I included the whole pbthread:
Using "-static -lpthread" or "-static /usr/lib64/libpthread.a" creates the same
binary. The lib pthread is also used by our code so should be included in the
But the binary create like above still has the problems!
Our solution is to link libc, libm and libpthread dynamic on a Ubuntu LTS 8.0.4
system. This binary works also on most other systems (with reasonable new glibc).
On strange thing is: if I compile dynamic the same on a Fedora 7 system and run
it on e.g. SLES 10 the binary breaks already in the loader with Floating
Exception. The binary compiled on Unbuntu with the same setup works fine. That
is strange (probable SLES has no standard glibc)
I have not bothered to actually trace this but I have a likely suspect.
As I understand it, resolution is handled by libnss_*.so, which are still
dynamically linked even if the executable is statically linked.
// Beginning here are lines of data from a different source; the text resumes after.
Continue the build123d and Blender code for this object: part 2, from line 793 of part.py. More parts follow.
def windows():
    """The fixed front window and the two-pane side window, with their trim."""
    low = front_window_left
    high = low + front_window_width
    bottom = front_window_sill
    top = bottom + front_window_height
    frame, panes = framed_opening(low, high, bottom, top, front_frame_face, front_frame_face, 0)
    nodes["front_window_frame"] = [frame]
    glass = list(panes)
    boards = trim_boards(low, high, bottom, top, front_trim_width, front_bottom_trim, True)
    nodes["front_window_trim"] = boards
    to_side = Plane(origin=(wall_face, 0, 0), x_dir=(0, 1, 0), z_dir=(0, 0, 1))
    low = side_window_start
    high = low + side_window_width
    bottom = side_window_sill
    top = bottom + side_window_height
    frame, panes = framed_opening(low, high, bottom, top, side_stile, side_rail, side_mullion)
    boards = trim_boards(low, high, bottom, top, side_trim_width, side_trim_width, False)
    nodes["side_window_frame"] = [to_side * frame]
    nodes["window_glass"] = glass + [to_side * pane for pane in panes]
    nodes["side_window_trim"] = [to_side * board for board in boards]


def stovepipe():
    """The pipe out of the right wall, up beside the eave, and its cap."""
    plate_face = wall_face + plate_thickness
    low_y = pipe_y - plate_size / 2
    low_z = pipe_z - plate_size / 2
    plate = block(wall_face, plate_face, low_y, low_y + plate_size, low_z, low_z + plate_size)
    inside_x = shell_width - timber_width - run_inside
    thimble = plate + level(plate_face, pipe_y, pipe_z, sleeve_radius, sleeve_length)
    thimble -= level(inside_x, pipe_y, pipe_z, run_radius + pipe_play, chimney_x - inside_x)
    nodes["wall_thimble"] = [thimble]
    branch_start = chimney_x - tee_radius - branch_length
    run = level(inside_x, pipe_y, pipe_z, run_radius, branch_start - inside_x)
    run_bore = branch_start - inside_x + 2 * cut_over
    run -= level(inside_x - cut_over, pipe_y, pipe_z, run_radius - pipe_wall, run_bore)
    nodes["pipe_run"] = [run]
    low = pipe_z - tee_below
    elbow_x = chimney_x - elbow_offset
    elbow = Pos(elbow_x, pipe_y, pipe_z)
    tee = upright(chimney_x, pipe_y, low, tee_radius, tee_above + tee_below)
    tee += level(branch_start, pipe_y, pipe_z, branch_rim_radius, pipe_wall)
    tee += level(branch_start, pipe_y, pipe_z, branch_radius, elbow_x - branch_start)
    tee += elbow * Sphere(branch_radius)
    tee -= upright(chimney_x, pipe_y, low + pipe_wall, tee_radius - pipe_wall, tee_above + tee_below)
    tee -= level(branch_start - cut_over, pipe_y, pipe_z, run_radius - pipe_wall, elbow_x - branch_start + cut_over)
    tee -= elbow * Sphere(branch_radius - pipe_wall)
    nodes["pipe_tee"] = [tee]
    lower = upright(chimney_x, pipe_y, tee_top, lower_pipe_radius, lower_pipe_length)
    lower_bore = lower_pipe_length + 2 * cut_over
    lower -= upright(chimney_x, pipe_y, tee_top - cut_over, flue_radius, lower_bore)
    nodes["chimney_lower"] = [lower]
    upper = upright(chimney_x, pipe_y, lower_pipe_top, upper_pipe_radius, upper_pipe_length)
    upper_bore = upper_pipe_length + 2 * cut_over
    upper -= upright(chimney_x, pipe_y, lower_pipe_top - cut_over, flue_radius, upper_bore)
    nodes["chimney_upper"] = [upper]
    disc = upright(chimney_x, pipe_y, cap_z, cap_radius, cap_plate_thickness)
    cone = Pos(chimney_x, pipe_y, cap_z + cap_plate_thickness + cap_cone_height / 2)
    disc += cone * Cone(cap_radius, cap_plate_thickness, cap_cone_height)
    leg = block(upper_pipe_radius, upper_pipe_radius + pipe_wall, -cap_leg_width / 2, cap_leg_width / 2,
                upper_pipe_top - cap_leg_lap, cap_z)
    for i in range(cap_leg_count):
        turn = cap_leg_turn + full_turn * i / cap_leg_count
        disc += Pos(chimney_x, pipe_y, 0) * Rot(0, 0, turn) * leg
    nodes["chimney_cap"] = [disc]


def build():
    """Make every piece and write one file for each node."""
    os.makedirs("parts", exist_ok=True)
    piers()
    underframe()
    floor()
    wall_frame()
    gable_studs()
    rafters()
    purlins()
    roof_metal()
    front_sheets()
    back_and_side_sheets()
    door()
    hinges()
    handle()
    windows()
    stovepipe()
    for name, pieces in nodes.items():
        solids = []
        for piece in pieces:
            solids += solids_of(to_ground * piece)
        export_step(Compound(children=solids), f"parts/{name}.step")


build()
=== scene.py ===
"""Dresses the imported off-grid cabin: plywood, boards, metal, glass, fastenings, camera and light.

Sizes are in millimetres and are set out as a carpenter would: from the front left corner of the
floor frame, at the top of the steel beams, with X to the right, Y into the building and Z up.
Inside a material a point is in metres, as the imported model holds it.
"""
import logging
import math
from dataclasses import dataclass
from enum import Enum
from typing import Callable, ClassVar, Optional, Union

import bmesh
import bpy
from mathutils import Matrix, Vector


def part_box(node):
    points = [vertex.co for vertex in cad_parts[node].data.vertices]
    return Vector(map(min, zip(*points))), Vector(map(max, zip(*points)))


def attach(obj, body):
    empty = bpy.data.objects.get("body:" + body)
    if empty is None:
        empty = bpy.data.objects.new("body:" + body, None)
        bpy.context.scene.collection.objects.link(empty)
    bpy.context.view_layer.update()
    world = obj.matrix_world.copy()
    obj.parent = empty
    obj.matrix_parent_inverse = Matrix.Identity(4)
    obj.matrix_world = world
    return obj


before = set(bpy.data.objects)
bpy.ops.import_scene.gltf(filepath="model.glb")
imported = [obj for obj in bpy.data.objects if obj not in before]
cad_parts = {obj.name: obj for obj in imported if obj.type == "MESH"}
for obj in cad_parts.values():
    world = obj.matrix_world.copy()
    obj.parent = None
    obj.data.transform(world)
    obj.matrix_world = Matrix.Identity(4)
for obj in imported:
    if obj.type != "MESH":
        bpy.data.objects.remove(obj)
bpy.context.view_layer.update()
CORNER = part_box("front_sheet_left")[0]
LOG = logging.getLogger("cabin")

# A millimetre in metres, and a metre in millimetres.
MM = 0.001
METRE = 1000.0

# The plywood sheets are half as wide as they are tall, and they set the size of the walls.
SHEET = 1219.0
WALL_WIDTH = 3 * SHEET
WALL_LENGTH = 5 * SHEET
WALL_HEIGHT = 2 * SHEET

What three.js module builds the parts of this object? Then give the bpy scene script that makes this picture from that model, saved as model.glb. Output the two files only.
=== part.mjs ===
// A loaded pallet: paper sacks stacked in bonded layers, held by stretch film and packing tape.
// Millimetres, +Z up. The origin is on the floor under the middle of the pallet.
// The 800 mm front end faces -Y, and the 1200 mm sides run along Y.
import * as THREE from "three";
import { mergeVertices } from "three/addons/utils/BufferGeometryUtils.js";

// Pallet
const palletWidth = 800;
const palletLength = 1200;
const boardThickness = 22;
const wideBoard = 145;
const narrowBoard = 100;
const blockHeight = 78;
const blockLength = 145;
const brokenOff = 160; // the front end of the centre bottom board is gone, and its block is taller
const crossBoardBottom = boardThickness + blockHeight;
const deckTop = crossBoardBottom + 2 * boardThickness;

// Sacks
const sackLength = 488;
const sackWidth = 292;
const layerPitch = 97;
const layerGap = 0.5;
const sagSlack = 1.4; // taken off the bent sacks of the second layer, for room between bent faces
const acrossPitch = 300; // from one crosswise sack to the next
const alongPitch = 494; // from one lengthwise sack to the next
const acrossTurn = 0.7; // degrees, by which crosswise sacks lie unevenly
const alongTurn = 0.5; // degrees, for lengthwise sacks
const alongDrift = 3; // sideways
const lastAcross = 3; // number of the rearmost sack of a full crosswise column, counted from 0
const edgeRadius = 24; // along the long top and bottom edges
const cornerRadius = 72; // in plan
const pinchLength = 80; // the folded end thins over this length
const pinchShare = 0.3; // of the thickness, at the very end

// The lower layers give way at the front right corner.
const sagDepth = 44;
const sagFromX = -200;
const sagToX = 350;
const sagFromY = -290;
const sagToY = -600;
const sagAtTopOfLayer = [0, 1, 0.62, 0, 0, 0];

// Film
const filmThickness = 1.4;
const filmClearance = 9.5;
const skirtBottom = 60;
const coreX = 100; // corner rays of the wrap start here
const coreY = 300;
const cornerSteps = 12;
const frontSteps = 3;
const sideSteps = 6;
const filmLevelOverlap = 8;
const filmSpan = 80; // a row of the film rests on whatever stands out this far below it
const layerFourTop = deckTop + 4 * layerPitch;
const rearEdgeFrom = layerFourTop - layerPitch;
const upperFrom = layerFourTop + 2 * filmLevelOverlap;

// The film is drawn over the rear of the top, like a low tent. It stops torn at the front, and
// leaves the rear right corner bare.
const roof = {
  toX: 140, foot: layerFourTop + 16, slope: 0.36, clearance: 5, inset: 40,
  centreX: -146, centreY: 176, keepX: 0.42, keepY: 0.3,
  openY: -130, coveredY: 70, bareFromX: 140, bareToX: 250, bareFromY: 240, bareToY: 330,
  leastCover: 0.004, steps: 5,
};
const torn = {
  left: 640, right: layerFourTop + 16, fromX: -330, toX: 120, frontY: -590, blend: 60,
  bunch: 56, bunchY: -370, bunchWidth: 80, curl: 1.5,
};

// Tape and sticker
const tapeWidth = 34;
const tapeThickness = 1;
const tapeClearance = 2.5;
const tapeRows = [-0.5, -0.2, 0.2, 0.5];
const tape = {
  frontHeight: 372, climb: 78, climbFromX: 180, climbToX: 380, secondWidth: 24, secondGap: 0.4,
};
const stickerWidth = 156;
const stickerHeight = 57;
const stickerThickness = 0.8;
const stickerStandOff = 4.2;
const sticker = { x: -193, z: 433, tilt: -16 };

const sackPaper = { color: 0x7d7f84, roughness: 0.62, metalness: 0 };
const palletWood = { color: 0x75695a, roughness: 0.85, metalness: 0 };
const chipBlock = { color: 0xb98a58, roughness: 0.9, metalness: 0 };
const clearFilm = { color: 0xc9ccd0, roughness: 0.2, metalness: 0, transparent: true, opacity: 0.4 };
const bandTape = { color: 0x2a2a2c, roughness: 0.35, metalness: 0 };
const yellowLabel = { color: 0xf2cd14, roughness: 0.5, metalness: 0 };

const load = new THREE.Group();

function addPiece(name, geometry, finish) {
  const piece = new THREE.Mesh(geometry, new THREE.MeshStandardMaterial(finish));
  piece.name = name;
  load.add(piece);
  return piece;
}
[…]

They
presumably feature weak extern references to various pthread functions.
If pthreoads is dynamically linked, these references succeed. If
pthreads is statically linked then the pthread symbols are not reexported
to things loaded with dlopen() like the libnss libraries.
I don't know a good solution but perhaps -rdynamic has some role to play?
Or perhaps a less bloated libc than glibc could be used, one which has a
number of simple resolvers built in? The libnss resolvers on my Linux
system take up 275kB which is enough space for many other unixes to
implement an entire libc....
I have the same problem.
Sometimes call of getaddrinfo function in one of pthreads causes an segfault.
Application linked with -static flag. It should be linked statically because I
use it on systems without installed pthread libraries and don't have ability to
I didn't find any helpful suggestions in the thread. So, what should I do to fix
The same crash happens if the host program is not compiled with "-pthread" and
dynamically loads a module which is linked to libpthread.so and calls
getaddrinfo() from multiple threads.
I will attache two example C files that show case this problem.
Created attachment 5325 [details]
Example module which calls getaddrinfo() from many threads.
Compile this example module with:
gcc -o crash_getaddrinfo.so -Wall -fPIC -shared -pthread crash_getaddrinfo.c
Created attachment 5326 [details]
Simple host program to dynamically load a module with dlopen().
Compile without -pthread:
gcc -ldl -Wall -o crash_main_no_pthread crash_main.c
Compile with -pthread:
gcc -ldl -Wall -o crash_main_pthread crash_main.c -pthread
By default the program will try to load a module named:
I first ran into this problem when using a Lua C module (ZeroMQ bindings for
Lua) that uses IO threads in the background. The only work-around is to either
compile the Lua VM with -pthread (This shouldn't be required, since not all Lua
scripts need pthread support) or to use "LD_PRELOAD=/lib/libpthread.so
I would prefer an option where the host program (Lua VM) didn't have to either
be compiled with -pthread or wrapped in a script to preload libpthread.so.
Also the example program will even crash on a single-cpu(single-core) computer
running Debian 6.0, glibc 2.11.2.
Created attachment 5327 [details]
Valgrind output shows some invalid reads into freed memory before the program
crashes on a NULL pointer.
This problem seems to be caused by a race condition between the threads calling
getaddrinfo(). With a small number of threads it doesn't always happen.
Atleast the backtrace has always been the same.
(In reply to comment #12)
> The same crash happens if the host program is not compiled with "-pthread" and
> dynamically loads a module which is linked to libpthread.so and calls
> getaddrinfo() from multiple threads.
> I will attache two example C files that show case this problem.
A comment on this case is at:
my advise for now is to link your application against libpthread until somebody
really digs into this and figures out what is supposed to work and how.